Saturday, September 05, 2009


Prosopagnosia. There's a word for it. Pro-soap-ag-nose-ee-ah.

All my early life I wondered how the other kids were able to recognise (and ridicule) me at school when I didn't recognise many of them. If a kid changed their hairstyle or maybe grew taller, I just couldn't tell who they were.

As I've gotten older I've leaned to cope by trying harder and harder to remember solitary facial features and attatch a name to them, like a kind of facial mnemonic- Kristen with the blisterin' freckles, A-MOLE-ia- or other features that set them apart- Big Steve, Bearded Casey, and so on. Things reached a peak in my early residency because all the ward nurses seemed to be young, thinnish, slightly taller than me, and have brownish hair in a ponytail. I'd only remember the fat, old, red-headed or male ones. Or ones with strong accents.

None of this makes for an easy time making friends. That, coupled with the fact I've always been somewhat different (new, smart, bookish) has meant that I've always been kind of shy. No, actually, make that A LOT shy. My regular friends laugh at this suggestion, because I'm rather outspoken and bolshie once I get to know someone. But it's the getting to know that is the hard part: I mean, how do you say "Oh Hi there" to someone you've only met once socially if you don't have a clue what their face looks like?

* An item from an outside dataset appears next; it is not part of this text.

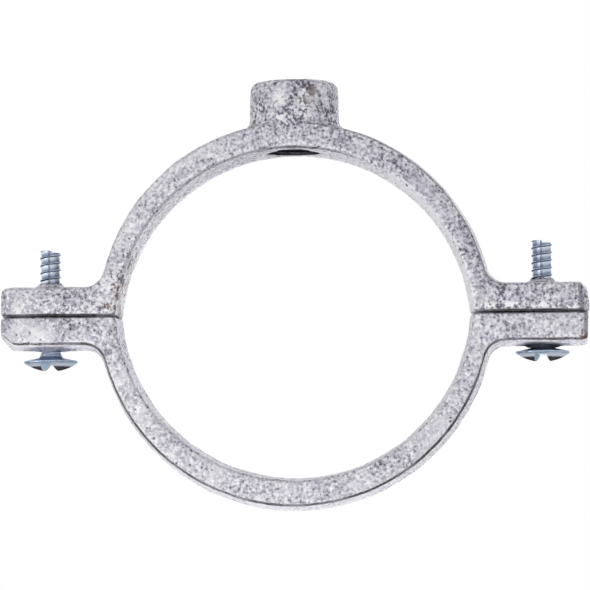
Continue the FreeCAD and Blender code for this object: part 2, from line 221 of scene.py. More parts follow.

This is a weird disability, because as a child I actually had a photographic memory. I remember vividly doing a science test in year 8 and being able to recall what was written on the pertinent page in my excecise book exactly as it appeared. As I've grown older, the photographic memory has faded, although bits remain: when I was studying anatomy I could recall illstrations in the textbook photographically, but not the labels attatched. So I could say "Oh yeah, that nerve that wraps around there and then it goes up and under, and passes though that muscle" but never remember what it was called.

But never, never for faces.

Well, kind of. To remember what someone looks like, I remember (photographically) a photo of them. So whilst I can't sit here and recall or imagine exactly what my husband sitting behind me looks like, I can recall a photo of him. And that (and still making up mnemonics) is the only way I remember people's faces. Ironic, eh.

So today was the first time we've gone to a 'school' playmate's party for Patrick. I mean, we've been to other friend friend's birthday parties, just never the "invitation in the school bag" kind. And I was terrified. Well, maybe highly anxious is a better term. Here was a bunch of people I've only ever met fleetingly whilst picking up or dropping off Patrick, and I didn't have a clue what any of them looked like, or whose child belonged to whom. Luckily, it was faily obvious when we arrived who the birthday boy was, and his parents were happy to re-introduce themselves. But then Patrick started asking "Where's Liam? Where's Liam?" and I didn't have a clue. But luckily, it seems Patrick is not accursed with the same affliction, so once he had spotted him, off he ran. Phew.

One of my biggest fears for Patrick and Oliver is that they will be lonely, ostracised or friendless at school. I don't remember high school with any degree of fondness, apart from the one or two good fiends I did manage to make. But if today's anything to go by, I needn't worry.